Spagnuolo also will get another gauge of Bradford's "presence" this time on a football field instead of the more controlled setting of the combine meeting room. Spagnuolo will see how Bradford reacts with his teammates and the coaches who are on hand. He'll study Bradford's body language.

"He's in his own setting now," Spagnuolo said. "I'm really interested in that. I'm going to try to grab him by myself at some point, probably early in the morning, just him and I. See if I can pull a couple other things out of him, find out a little bit more. And just come away with an overall assessment."

League sources told the Post-Dispatch last week that Devaney and Shurmur traveled to Pensacola, Fla. where Bradford had been training and rehabbing to meet with Bradford and his doctor.

But save for that 15-minute session at the combine, Spagnuolo hasn't spent any time with Bradford, who seemingly is the growing favorite to be taken No. 1 overall by the Rams in the draft.

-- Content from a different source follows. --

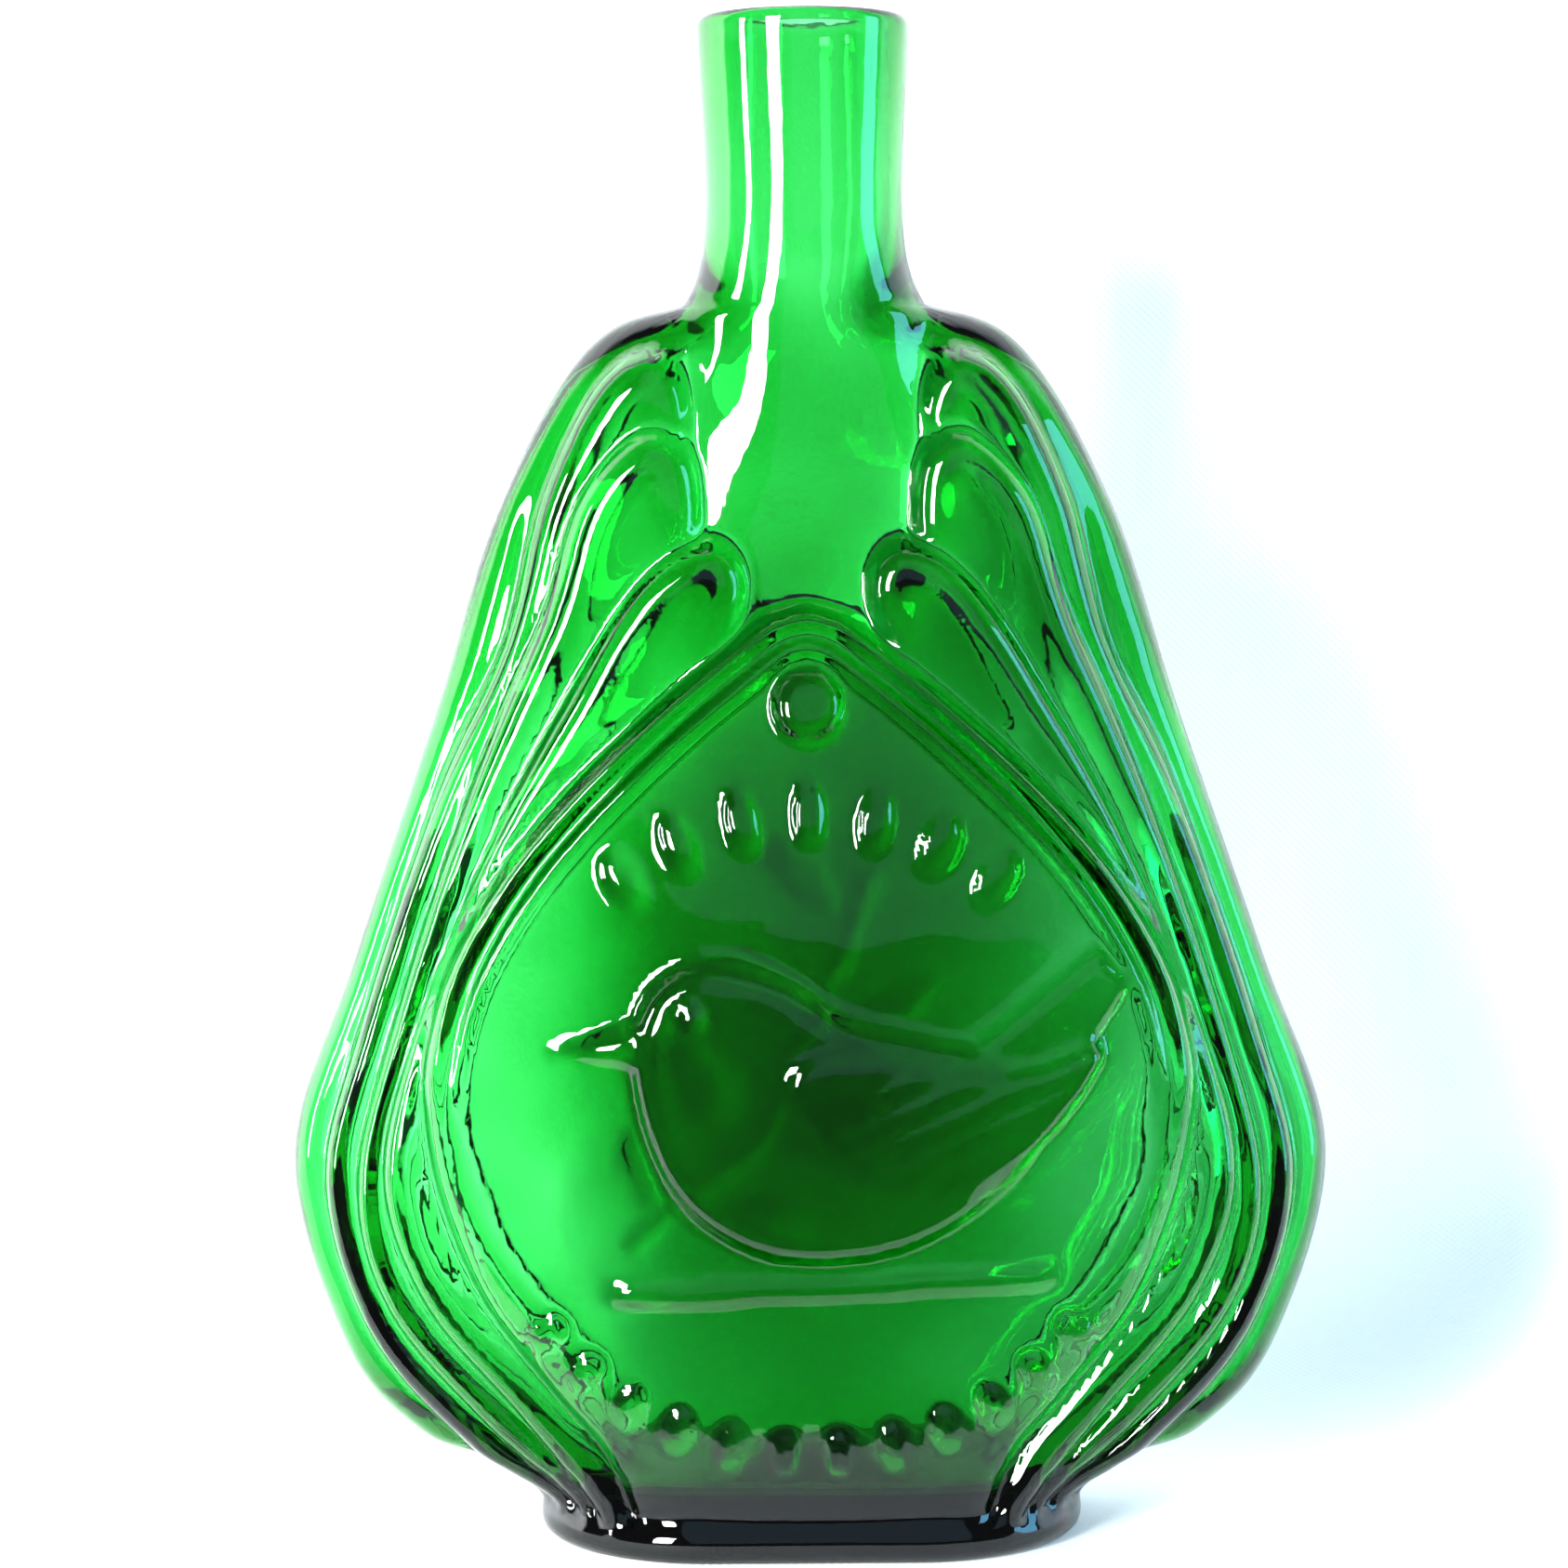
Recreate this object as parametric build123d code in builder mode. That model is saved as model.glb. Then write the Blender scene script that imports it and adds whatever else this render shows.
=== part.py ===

The Rams and Bradford will get a lot more face time in the coming weeks, starting with Monday's pro day. Bradford also will be making a "top 30" visit to Rams Park on April 12. In addition, Spagnuolo strongly hinted that the Rams will have a private workout with Bradford sometime between Monday's pro day and the first day of the draft April 22.

Bradford's session Monday will consist of throwing only. He will do no running, no lifting, no other drills. Even if Bradford shines Monday, the Rams probably want to see him throw again at a later date.

"You know, when I was in college and had to get ready for a test, I'd still be studying past midnight 'cause I just figured it was every little bit you could get in," Spagnuolo said.

Similarly, the Rams would like to do as much homework as possible on Bradford, watching every throw possible from his surgically repaired shoulder before investing tens of millions of dollars.

"Let's assume it's a 'blowout' workout," Spagnuolo said. "But yet, you want to see a couple weeks later, is it still you know did (the shoulder) react properly? I could see us still doing it even if it was a great workout."

Because of his defensive background, Spagnuolo is leaning more on Devaney, Shurmur, and quarterbacks coach Dick Curl in terms of evaluating mechanics, fundamentals, etc., of the quarterback position.

He's also picking the brains of head-coaching counterparts in the league who have offensive backgrounds, including Philadelphia's Andy Reid, Minnesota's Brad Childress and Denver's Josh McDaniels.

"The guys I respect and that know quarterbacks," Spagnuolo said. "They don't have to tell me (anything), but most of the guys are great. They're pretty open about it."

Spagnuolo spent eight years as an assistant on Reid's staff; for most of that time Childress was also on that Eagles staff.